Add fish sauce to taste, lemon juice and adjust the seasoning with a little salt and pepper. Place curry to one side and keep warm until ready to serve.

Bring a medium pot of water to the boil. Lightly season fish and pan fry in a little canola oil or grill the fish, until just cooked.

Blanch the bok choy and drain before placing on to four plates. Place the cooked fish on top, spoon over curry sauce and top with Asian herbs and finish with crispy shallots.

Serve immediately.


Gluten-free chocolate brownies

Makes 12

2½ cups caster sugar
¾ cups Dutch cocoa powder
½ cup rice flour
1 tsp baking powder
4 free-range eggs, beaten
250g unsalted butter, melted
2 tsp vanilla extract
200g dark chocolate, chopped

Preheat the oven to 160degC.

Place all ingredients into a mixing machine bowl and mix on low speed for 30 seconds with a whisk attachment, before mixing for a further 1 minute on medium to high speed.

Spoon mixture into a baking paper lined 22cm square tin and bake for 30 to 40 minutes or until just set but still a little gooey in the centre.

Remove from oven and allow to cool completely before slicing into squares and serving with burnt caramel ice cream.


Burnt caramel ice cream

Makes 1 litre

250g caster sugar
1 cup water
500ml milk
25g maize corn flour
500ml cream

Place the sugar and water into a pot and bring to the boil over a high heat and reduce until the sugar starts to turn to a dark caramel.

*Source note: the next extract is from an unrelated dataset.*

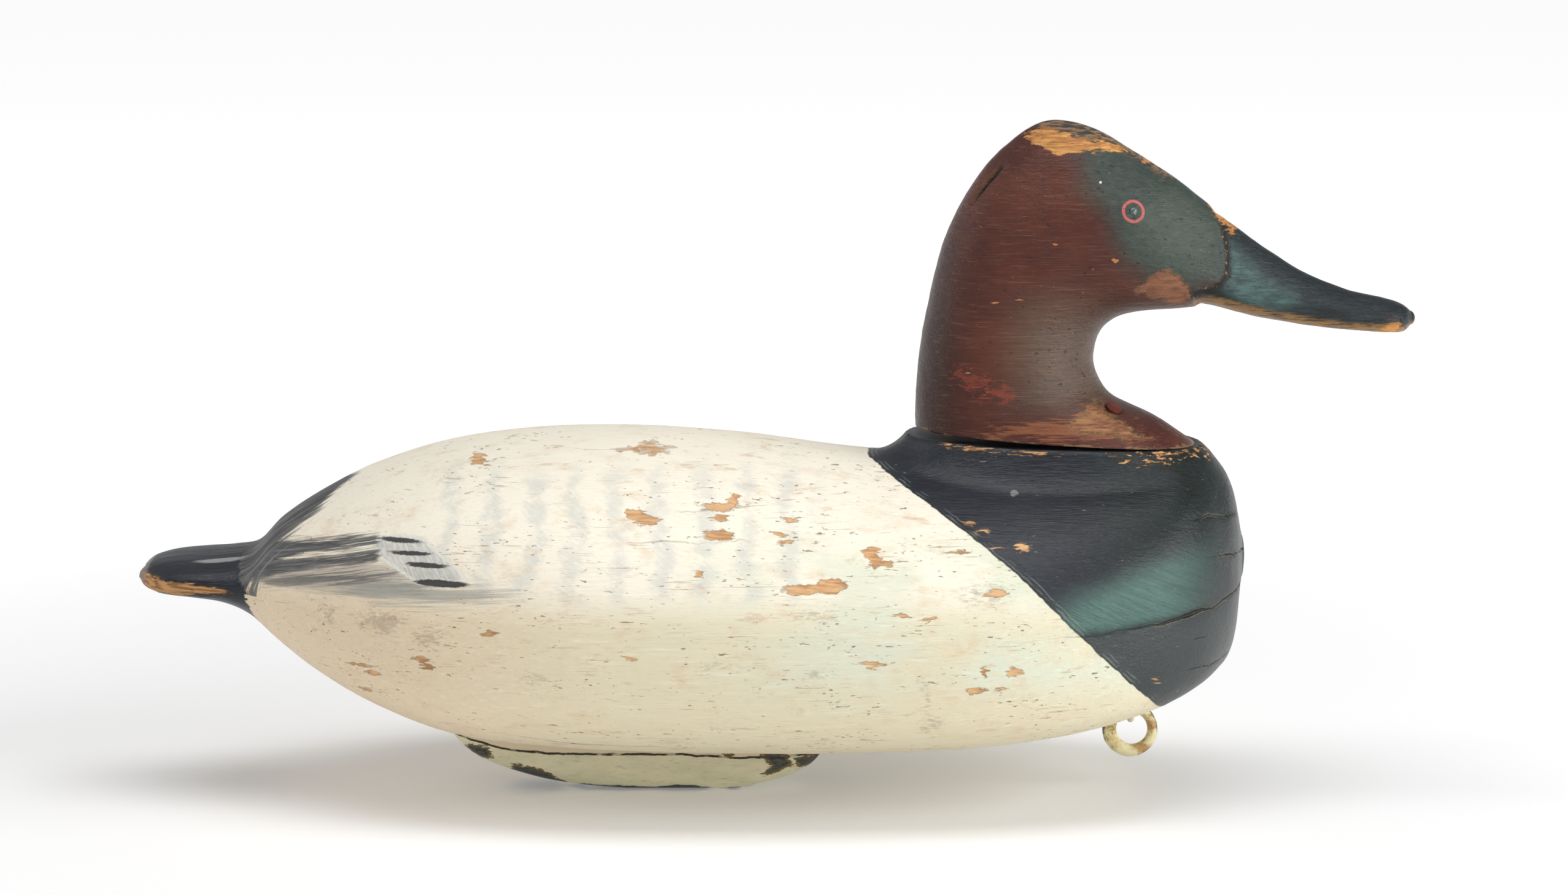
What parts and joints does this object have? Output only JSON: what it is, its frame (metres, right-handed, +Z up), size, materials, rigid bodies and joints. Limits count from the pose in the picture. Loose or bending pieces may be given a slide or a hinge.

Whisk the milk and the corn flour together, and set aside. Continue to cook the caramel until it is very dark.

I like to wait until it is almost smoking because I like the flavour it brings. Add the cream to the caramel, being careful to avoid the resulting steam and then whisk in the milk and corn flour mix.

Turn down the heat to low and cook out for several minutes, stirring constantly until the ice-cream base thickens slightly.

Remove from the heat and allow to cool completely before churning in an ice-cream machine according to the manufacturer's instructions.

Store in the freezer until ready to serve and best eaten within a month of making.